LOCKSS - Floating electronic librarianship to a higher level. Stuart Weibel. Blog. January 09, 2007.

The LOCKSS model tries to make the Web behave more like library shelves. While this may not seem really exciting, it is “arguably among the most important missing links in making digital libraries solid enough to bear up as reliable stores of cultural assets.” Two questions about electronic library data are:

1. Who has custody?

2. Who gets access?

These questions must be decided and LOCKSS in part returns management of the collection back to the library rather than just renting data. It also addresses the problem of format migration by supporting HTTP content negotiation, which means giving the user the choice of different versions of a document that best fits their situation. Another prospect is using LOCKSS as a low-cost means of preserving unpublished or ephemeral materials, which fits with the role of libraries as managers of unique collections. LOCKSS is looking at blogs, institutional repositories, and other possibilities. The technology is carefully thought out, low in cost, high in impact, and which can use the collaboration that defines the library community.

Hitachi announces one terabyte hard drive. Press Release. Computer Technology Review.

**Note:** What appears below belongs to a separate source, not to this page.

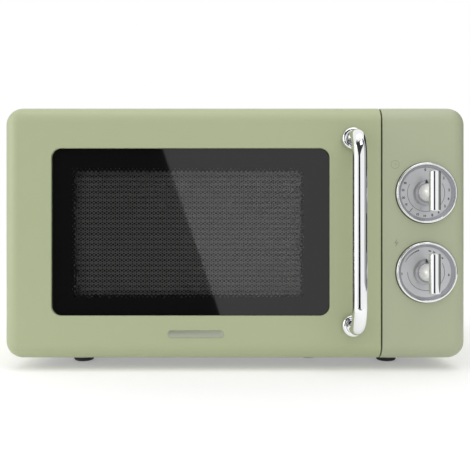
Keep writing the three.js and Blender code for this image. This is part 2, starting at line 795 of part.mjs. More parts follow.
// Transformer: laminated core with two windows, and the winding round its middle.
function transformer() {
  const core = cut(box(128, 212, -25, 25, 15, 85), [
    box(142, 158, -26, 26, 29, 71),
    box(182, 198, -26, 26, 29, 71),
  ]);
  const coil = roundedSlab(142.4, 197.6, 29.5, 70.5, 1, -44, 44, 1);
  const limb = box(157.6, 182.4, -25.4, 25.4, 28, 72);
  return [
    piece("transformer_core", core, blackSteel()),
    piece("transformer_winding", coil.subtract(limb), copperWire()),
  ];
}

// High voltage capacitor: flat oval can lying on the base, two terminals.
function capacitor() {
  const can = new THREE.ExtrudeGeometry(roundedRect(-25, 25, -15, 15, 14.5), {
    depth: 80,
    bevelEnabled: false,
    curveSegments: 6,
  });
  can.rotateY(Math.PI / 2).rotateX(Math.PI / 2).translate(125, 92, 30.5);
  const posts = [-8, 8].map((y) => rod("x", 92 + y, 30.5, 2.5, 204, 213, 12));
  return piece("capacitor", joined([solid(can), ...posts]), satinSilver());
}

// Mains filter board with its coil and box capacitor, above the magnetron.
function filterBoard() {
  const board = box(130, 214, 20, 100, 240, 241.6);
  const ring = turned([[4, 241], [11, 241], [11, 249], [4, 249]], 20, "z", 155, 45, 0);
  const block = box(175, 205, 40, 56, 241, 252);
  const fuse = rod("y", 150, 245, 3, 70, 94, 12);
  const base = box(147, 153, 68, 96, 241, 243);
  return piece("filter_board", joined([board, ring, block, base, fuse]), circuitBoard());
}

// Oven lamp: bulb in its holder behind the cavity wall.
function ovenLamp() {
  const x = CAVITY.x1 + SHEET + 0.4;
  const profile = [
    [0, 0],
    [5, 1],
    [8.5, 6],
    [8.5, 10],
    [6.5, 15],
    [9.5, 16],
    [9.5, 27],
    [0, 27],
  ];
  const body = turned(profile, 20, "z", 0, 0, 0);
  return piece("oven_lamp", body.rotate([0, 90, 0]).translate([x, LAMP.y, LAMP.z]), clearGlass());
}

// Interlock bracket: upright plate that carries the three door switches.
function interlockBracket() {
  const y0 = PLATE_Y + SHEET + GAP;
  const plate = box(137.6, 140, y0, -72, 32, 216);
  const foot = box(112, 138, y0, y0 + 2.2, 120, 140);
  const shelf = box(112, 138, y0, -74, 128, 131);
  return piece("interlock_bracket", joined([plate, foot, shelf]), blackPlastic());
}

// Door switches: small snap switches, each with its sprung plunger.
function doorSwitches() {
  const x0 = 126.8;
  const x1 = 137.3;
  const mid = 131;
  const made = [];
  const facing = [
    ["primary_switch", LATCH.upper + 3],
    ["secondary_switch", LATCH.lower + 3],
  ];
  facing.forEach(([name, z]) => {
    const body = box(x0, x1, -92, -76, z - 14, z + 14);
    const bore = box(mid - 1.8, mid + 1.8, -93, -86, z - 1.8, z + 1.8);
    made.push(piece(name, body.subtract(bore), blackPlastic()));
    const tip = box(mid - 1.5, mid + 1.5, -96.2, -88, z - 1.5, z + 1.5);
    made.push(piece(name + "_plunger", tip, whitePlastic()));
  });
  const body = box(x0, x1, -114, -86, 34, 50);
  const bore = box(mid - 1.8, mid + 1.8, -102.3, -98.7, 43, 51);
  made.push(piece("monitor_switch", body.subtract(bore), blackPlastic()));
  const tip = box(mid - 1.5, mid + 1.5, -102, -99, 45, 58.2);
  made.push(piece("monitor_switch_plunger", tip, whitePlastic()));
  return made;
}

// Turntable motor under the cavity floor, its shaft up through the floor.
function turntableMotor() {
  const profile = [
    [0, 14],
    [24, 14],
    [24, 28.2],
    [7, 28.2],
    [7, 29.5],
    [3, 29.5],
    [3, 38],
    [0, 38],
  ];
  const body = turned(profile, 28, "z", TABLE_X, TABLE_Y, 0);
  const ear = box(TABLE_X - 32, TABLE_X + 32, TABLE_Y - 6, TABLE_Y + 6, 26.2, 28.2);
  return piece("turntable_motor", body.add(ear), zincSteel());
}

// Three-lobed coupler that drives the tray.
function turntableCoupler() {
  const lobes = 3;
  const bodies = [rod("z", TABLE_X, TABLE_Y, 8, 30.6, 44.2, 20)];
  for (let i = 0; i < lobes; i += 1) {
    const a = (i * Math.PI * 2) / lobes;
    const x = TABLE_X + 9 * Math.cos(a);
    const y = TABLE_Y + 9 * Math.sin(a);
    bodies.push(rod("z", x, y, 4.5, 34, 44.2, 14));
  }
  const bore = rod("z", TABLE_X, TABLE_Y, 3.4, 30, 39, 20);
  return piece("turntable_coupler", joined(bodies).subtract(bore), whitePlastic());
}

// Glass tray: shallow dish with a raised rim.
function glassTray() {
  const z = CAVITY.z0 + GAP + 2 * ROLLER_R + GAP;
  const profile = [
    [0, z],
    [104, z],
    [112, z + 2],
    [TRAY_R, z + 13],
    [TRAY_R - 1.5, z + 14.5],
    [TRAY_R - 5, z + 13],
    [110, z + 6],
    [103, z + 4.5],
    [0, z + 4.5],
  ];
  return piece("glass_tray", turned(profile, 40, "z", TABLE_X, TABLE_Y, 0), clearGlass());
}

// Roller ring: plastic hoop with three stub axles and a wheel on each.
function rollerSet() {
  const z = CAVITY.z0 + GAP + ROLLER_R;
  const hoop = turned([[82, z - 3], [88, z - 3], [88, z + 3], [82, z + 3]], 36, "z", 0, 0, 0);
  const axle = rod("x", 0, z, 1.8, 87, ROLLER_TRACK + 6, 12);
  const wheel = [[2.1, -4], [6, -4], [ROLLER_R, -3], [ROLLER_R, 3], [6, 4], [2.1, 4]];
  const wheelBody = turned(wheel, 20, "z", 0, 0, 0).rotate([0, 90, 0]);
  const set = new THREE.Group();
  set.name = "roller_set";
  set.position.set(TABLE_X, TABLE_Y, 0);
  let ring = hoop;
  for (let i = 0; i < 3; i += 1) {
    const turn = 90 + i * 120;
    ring = ring.add(axle.rotate([0, 0, turn]));
    const roller = wheelBody.translate([ROLLER_TRACK, 0, z]).rotate([0, 0, turn]);
    set.add(piece("roller_" + (i + 1), roller, whitePlastic()));
  }
  set.add(piece("roller_ring", ring, whitePlastic()));
  return set;
}

function group(name, members) {
  const made = new THREE.Group();
  made.name = name;
  made.add(...members);
  return made;
}

const oven = group("microwave_oven", [
  group("cabinet", [outerCabinet(), basePlate(), rearPanel(), cordGland(), ...feet()]),
  group("cavity", [cavityShell(), cavityFrontPlate(), waveguideCover(), ...hingeBrackets()]),
  group("turntable", [turntableMotor(), turntableCoupler(), glassTray(), rollerSet()]),
  group("door", [
    doorFrame(),
    doorGlass(),
    doorScreen(),
    chokeFrame(),
    chokeCover(),
    doorInnerPane(),
    latchHooks(),
    latchSpring(),
    handleBar(),
    ...handleFerrules(),
  ]),
  group("controls", [
    controlPanel(),
    ...bezels(),
    ...dialPlates(),
    timerUnit(),
    powerSelector(),
    gripKnob("timer_knob", TIMER_Z),
    gripKnob("power_knob", POWER_Z),
    spindle("timer_spindle", TIMER_Z),
    spindle("power_spindle", POWER_Z),
  ]),
  group("power_bay", [
    magnetron(),
    waveguide(),
    fanShroud(),
    fanMotor(),
    fanBlade(),
    ...transformer(),
    capacitor(),
    filterBoard(),
    ovenLamp(),
    interlockBracket(),
    ...doorSwitches(),
  ]),
]);

export default oven;
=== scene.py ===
import math

import bmesh
import bpy
import numpy as np
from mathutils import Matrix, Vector
from mathutils.geometry import delaunay_2d_cdt


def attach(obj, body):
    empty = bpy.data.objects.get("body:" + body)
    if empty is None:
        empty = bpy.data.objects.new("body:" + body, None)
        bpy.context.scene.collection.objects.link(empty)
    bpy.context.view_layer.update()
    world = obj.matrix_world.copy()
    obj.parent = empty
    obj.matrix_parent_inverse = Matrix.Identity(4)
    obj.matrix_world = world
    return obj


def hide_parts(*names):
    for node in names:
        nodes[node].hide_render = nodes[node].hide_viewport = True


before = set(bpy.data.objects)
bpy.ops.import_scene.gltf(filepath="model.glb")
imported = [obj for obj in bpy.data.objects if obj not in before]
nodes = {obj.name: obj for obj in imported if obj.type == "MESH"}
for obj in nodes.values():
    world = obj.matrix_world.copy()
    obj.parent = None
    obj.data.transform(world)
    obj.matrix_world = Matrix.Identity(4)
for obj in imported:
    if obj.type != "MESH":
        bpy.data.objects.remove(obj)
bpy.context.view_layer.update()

# ---------------------------------------------------------------- Moulded front
# Door frame and control panel are two halves of one moulded front, split by a
# narrow seam. Both are moulded plastic, sprayed sage green and lacquered, with
# one large rounding round the outside and a small one at the seam.
MM = 0.001
LEFT, RIGHT, BOTTOM, TOP = -225.5, 225.5, 11.5, 257.5
FACE = -149.0
DOOR_BACK = -119.0
PANEL_BACK = -117.5
EDGE_R = 16.0
CORNER_R = 17.0
SEAM = 141.8
SEAM_HALF = 0.75
SEAM_R = 0.7
HINGE = (-213.5, -131.0)
HINGE_R = 12.0
SKIN = 3.0
KNOB_X, TIMER_Z, POWER_Z = 184.5, 173.1, 96.6
DIALS = (("timer", TIMER_Z), ("power", POWER_Z))
DIAL_BORE = 28.5
WALL = 3.5  # side walls of both mouldings
RIM = 4.3  # their top and bottom walls
STEP_IN = 12.5  # edge of the hollow behind the face
STEP_DEPTH = 11
LIP_R = 0.6  # rounding round an opening in the face
SEAM_CORNER = 0.6  # corners of both halves at the seam


def grid(points, wrap_u=False, wrap_v=False):
    """Patch from points[v, u, 3]: a quad between each four neighbours."""
    rows, cols = points.shape[:2]
    ids = np.arange(rows * cols).reshape(rows, cols)
    if wrap_u:
        ids = np.concatenate([ids, ids[:, :1]], 1)
    if wrap_v:
        ids = np.concatenate([ids, ids[:1]], 0)
    quads = np.stack([ids[:-1, :-1], ids[:-1, 1:], ids[1:, 1:], ids[1:, :-1]], -1)
    return points.reshape(-1, 3), quads.reshape(-1, 4)


def inside(points, loop):
    """True for each point of an (n, 2) array that lies inside the closed loop."""
    a, b = loop, np.roll(loop, -1, 0)
    px, py = points[:, None, 0], points[:, None, 1]
    over = (a[None, :, 1] > py) != (b[None, :, 1] > py)
    rise = b[:, 1] - a[:, 1]
    rise = np.where(np.abs(rise) < 1e-12, 1e-12, rise)
    cross = a[None, :, 0] + (py - a[None, :, 1]) / rise[None] * (b[:, 0] - a[:, 0])[None]
    return (over & (px < cross)).sum(1) % 2 == 1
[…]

January 9, 2007.

Hitachi announced a one terabyte (TB) hard drive, the Deskstar 7K1000, will begin shipping to retail customers in the first quarter of 2007 at a suggested retail price of US$399. It uses the perpendicular magnetic recording (PMR) technology.

New tape specification 50% faster with 800GB. Deni Connor. Computerworld. January 10, 2007.

The new LTO tape specification was just released. It can store up to 800GB in uncompressed mode. It includes encryption and allows for an interchange between HP and IBM equipment, and can also read LTO2 and LTO3 tapes. “The Library of Congress collections could fit on six LTO 4 cartridges.”

A companion to digital humanities. Schreibman, Susan (ed). Blackwell Publishing. January 9, 2007.

The electronic version of this resource. comprehensive description of the history, development and current status of the digital humanities and humanities computing.

Divided into four parts - history; principles; applications; and production, dissemination and archiving

It includes sections on “The Past, Present, and Future of Digital Libraries” by Howard Besser and “Preservation” by Abby Smith. Some quotes include:

· “in the digital realm, the ability to know about, locate and retrieve, and then verify (or reasonably assume) that a digital object is authentic, complete, and undistorted is as crucial to "fitness for use" or preservation as it is for analogue objects”

· The general approach to preserving analogue and digital information is exactly the same – to reduce risk of information loss to an acceptable level – but the strategies used to insure against loss are quite different.

· a digital object's file format and metadata schema greatly affect its persistence and how it will be made available in the future.

· those who create intellectual property in digital form need to be more informed about what is at risk if they ignore longevity issues at the time of creation.

· scholars should be attending to the information resources crucial to their fields by developing and adopting the document standards vital for their research and teaching, with the advice of preservationists and computer scientists where appropriate.

· As long as those cultural and intellectual resources are under the control of enterprises that do not know about and take up their preservation mandate, there is a serious risk of major losses for the future, analogous to the fate of films in the first 50 years of their existence.

· Scholars cannot leave it to later generations to collect materials created today. They must assume a more active role in the stewardship of research collections….

Wednesday, January 10, 2007

Hybrid products unlikely to end DVD format war

Apparently a DVD player that supports both Blu-ray and HD DVD that was supposed to solve the format war has instead caused more concern about it causing consumer confusion and lengthening the battle.